[WRITTEN PROBLEM]:
Check each line of the listing for the string "scene", then state how many lines have it. Only the number is wanted.
*** SUPPLIED INFORMATION
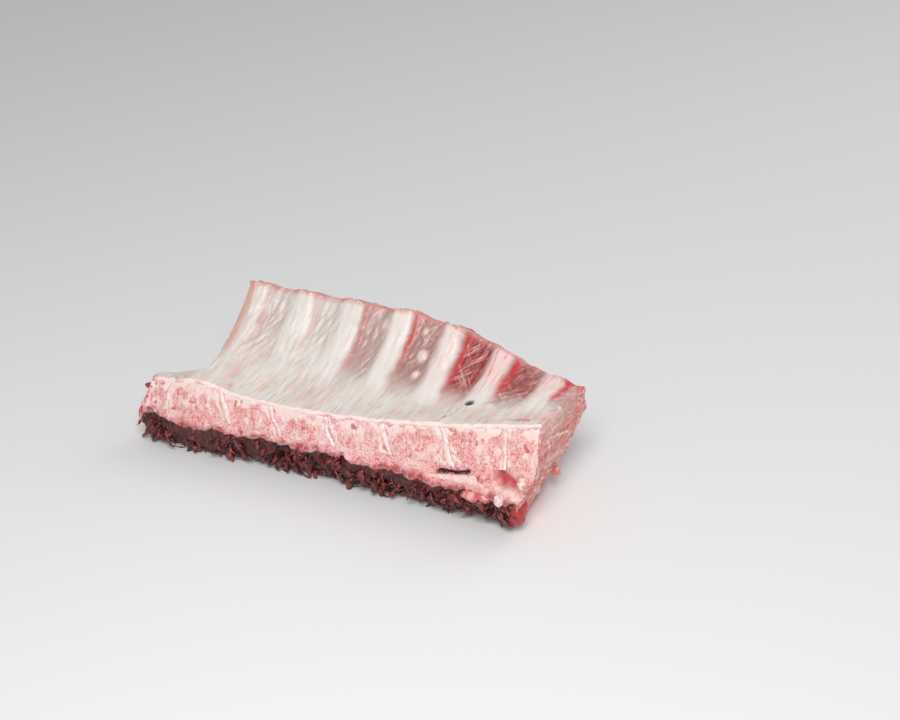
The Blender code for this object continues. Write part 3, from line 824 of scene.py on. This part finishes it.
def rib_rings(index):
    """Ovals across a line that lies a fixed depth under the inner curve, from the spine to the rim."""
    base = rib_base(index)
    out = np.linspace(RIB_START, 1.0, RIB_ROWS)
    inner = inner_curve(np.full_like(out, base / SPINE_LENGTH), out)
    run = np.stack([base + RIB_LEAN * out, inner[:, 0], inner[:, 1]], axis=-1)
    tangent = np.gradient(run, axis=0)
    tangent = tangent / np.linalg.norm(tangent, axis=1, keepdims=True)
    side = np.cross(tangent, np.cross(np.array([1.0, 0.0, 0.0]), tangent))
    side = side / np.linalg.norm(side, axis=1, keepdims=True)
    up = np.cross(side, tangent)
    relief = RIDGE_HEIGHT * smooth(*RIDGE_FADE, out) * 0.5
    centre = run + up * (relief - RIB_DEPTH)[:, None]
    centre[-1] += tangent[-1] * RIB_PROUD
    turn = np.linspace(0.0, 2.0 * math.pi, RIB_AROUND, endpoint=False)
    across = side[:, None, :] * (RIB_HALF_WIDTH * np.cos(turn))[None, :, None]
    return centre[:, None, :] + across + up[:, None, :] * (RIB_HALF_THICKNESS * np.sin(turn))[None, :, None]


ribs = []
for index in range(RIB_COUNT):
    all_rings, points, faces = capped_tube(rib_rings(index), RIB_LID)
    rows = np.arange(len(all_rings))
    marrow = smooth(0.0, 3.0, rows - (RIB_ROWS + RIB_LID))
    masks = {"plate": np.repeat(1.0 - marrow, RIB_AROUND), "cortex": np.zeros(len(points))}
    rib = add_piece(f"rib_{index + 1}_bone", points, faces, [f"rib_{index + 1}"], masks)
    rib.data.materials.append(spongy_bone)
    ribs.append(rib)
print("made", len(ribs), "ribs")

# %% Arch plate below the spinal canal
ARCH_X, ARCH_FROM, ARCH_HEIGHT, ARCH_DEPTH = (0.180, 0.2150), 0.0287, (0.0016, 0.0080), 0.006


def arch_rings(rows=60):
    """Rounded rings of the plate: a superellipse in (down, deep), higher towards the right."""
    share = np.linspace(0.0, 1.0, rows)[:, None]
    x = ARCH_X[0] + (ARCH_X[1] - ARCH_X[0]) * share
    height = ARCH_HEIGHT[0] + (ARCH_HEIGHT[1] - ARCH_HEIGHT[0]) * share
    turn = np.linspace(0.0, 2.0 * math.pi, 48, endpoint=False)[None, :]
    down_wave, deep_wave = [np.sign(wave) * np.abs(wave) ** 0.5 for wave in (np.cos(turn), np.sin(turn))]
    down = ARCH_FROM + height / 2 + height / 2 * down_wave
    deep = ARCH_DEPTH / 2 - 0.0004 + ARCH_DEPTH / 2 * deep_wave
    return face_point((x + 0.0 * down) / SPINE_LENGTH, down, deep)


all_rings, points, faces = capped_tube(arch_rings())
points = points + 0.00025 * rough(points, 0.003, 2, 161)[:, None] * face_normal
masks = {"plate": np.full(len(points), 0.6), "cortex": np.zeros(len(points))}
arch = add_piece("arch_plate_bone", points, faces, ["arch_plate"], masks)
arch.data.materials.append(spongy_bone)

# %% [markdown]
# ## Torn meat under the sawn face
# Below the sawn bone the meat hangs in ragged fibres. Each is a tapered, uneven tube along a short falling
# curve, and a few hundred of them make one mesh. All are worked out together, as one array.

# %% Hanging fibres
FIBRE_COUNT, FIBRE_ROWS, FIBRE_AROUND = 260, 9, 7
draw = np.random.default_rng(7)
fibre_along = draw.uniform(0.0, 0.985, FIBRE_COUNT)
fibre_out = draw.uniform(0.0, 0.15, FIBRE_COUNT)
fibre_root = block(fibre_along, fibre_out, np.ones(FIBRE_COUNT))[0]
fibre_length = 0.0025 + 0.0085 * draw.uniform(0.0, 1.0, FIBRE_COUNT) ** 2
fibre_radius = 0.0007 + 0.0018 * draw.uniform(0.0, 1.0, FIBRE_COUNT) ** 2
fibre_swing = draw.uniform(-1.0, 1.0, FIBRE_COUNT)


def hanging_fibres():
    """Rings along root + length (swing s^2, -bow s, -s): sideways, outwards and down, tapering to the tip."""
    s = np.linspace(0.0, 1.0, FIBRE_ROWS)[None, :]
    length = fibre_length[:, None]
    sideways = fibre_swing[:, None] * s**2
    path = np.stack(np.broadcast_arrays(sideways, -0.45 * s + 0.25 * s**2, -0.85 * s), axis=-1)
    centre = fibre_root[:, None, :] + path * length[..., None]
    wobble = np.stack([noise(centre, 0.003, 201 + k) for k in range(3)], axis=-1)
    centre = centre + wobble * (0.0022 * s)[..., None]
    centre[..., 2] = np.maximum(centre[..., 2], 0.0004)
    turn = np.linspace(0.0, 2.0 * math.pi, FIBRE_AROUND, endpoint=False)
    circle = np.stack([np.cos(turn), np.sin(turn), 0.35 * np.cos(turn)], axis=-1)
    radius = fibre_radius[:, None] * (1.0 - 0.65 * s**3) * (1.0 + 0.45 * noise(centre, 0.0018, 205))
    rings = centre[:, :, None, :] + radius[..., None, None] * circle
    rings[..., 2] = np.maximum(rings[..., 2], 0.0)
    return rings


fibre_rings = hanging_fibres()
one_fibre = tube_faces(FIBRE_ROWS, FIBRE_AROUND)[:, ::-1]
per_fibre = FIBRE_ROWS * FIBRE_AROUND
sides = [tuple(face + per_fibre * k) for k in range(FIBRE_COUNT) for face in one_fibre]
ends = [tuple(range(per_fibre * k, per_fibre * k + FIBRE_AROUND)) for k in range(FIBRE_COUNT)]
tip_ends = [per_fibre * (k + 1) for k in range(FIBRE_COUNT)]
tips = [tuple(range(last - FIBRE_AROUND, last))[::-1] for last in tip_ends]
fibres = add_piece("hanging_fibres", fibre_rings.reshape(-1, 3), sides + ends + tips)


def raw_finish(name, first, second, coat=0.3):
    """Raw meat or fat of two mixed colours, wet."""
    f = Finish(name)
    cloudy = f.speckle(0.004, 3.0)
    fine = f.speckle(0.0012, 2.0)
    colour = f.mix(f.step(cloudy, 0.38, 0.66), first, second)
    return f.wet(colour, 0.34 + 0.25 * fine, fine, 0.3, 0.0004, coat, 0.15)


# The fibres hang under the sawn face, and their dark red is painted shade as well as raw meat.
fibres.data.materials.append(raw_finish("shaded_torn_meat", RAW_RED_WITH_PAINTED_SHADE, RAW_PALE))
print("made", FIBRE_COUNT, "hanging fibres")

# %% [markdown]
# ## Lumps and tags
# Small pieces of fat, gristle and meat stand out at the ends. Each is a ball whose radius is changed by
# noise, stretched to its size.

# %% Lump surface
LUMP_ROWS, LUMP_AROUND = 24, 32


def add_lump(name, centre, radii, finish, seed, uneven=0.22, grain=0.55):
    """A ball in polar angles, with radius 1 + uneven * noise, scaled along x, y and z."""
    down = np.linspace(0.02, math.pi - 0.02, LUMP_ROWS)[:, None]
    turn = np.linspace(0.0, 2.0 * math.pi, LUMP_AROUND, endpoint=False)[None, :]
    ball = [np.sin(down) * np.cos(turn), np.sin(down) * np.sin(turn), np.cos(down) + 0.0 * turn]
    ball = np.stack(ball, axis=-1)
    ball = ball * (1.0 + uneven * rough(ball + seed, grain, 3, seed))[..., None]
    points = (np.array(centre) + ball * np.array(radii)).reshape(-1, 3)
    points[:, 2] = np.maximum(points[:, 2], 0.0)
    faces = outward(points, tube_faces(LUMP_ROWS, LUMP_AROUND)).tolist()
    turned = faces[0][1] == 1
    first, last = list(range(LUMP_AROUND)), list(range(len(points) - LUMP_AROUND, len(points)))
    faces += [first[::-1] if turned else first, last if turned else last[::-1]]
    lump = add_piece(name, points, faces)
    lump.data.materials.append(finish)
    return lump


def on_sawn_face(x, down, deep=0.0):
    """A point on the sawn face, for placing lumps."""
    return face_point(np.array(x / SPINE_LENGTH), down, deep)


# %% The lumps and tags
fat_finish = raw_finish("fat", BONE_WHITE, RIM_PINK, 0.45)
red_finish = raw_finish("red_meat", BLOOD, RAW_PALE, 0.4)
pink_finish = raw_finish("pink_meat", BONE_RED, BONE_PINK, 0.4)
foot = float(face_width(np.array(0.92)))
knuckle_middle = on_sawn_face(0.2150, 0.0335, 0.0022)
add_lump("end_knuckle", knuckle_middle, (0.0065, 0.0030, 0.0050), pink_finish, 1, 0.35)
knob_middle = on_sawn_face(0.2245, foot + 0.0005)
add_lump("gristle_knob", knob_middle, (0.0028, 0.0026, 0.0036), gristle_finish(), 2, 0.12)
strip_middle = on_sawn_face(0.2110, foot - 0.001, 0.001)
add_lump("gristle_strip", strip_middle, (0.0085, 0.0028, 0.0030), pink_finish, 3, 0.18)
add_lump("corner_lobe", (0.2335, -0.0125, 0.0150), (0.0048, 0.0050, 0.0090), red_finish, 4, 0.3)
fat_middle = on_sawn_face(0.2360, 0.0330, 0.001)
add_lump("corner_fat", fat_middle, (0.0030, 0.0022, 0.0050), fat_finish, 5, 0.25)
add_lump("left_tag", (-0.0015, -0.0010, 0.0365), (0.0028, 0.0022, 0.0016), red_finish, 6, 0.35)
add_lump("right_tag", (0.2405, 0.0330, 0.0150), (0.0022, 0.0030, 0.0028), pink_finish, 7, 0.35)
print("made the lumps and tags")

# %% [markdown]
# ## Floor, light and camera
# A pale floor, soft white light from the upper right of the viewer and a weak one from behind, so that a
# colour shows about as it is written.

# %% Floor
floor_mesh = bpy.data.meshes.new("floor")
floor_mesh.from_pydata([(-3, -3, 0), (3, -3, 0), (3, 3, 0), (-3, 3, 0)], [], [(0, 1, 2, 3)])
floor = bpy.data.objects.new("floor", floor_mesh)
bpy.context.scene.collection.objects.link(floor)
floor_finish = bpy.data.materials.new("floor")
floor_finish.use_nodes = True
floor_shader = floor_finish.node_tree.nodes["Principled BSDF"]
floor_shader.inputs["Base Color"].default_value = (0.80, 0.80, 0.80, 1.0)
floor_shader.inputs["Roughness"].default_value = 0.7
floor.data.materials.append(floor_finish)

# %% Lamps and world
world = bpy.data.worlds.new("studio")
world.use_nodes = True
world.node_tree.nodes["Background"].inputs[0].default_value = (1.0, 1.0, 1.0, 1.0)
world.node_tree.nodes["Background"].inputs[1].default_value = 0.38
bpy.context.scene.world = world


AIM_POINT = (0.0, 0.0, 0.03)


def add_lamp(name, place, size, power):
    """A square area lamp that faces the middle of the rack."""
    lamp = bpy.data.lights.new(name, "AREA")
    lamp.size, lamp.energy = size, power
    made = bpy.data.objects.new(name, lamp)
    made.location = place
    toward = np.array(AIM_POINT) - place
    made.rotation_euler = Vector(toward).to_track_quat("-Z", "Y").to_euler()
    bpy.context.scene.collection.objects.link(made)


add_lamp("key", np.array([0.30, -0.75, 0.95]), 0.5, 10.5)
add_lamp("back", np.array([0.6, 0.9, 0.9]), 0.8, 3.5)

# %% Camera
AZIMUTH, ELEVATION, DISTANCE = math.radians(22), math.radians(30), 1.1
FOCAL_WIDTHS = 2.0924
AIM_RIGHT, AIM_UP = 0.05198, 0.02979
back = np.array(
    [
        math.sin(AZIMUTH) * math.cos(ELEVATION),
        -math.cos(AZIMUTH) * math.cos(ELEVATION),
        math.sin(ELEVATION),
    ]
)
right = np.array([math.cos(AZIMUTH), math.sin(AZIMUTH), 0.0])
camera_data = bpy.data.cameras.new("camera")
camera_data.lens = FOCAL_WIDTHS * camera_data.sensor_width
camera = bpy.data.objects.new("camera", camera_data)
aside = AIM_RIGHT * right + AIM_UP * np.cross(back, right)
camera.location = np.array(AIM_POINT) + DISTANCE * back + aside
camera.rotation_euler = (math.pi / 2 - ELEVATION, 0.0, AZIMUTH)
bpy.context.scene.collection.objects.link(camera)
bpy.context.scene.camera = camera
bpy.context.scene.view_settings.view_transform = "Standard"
******
[ANSWER FOR THE TASK]:
7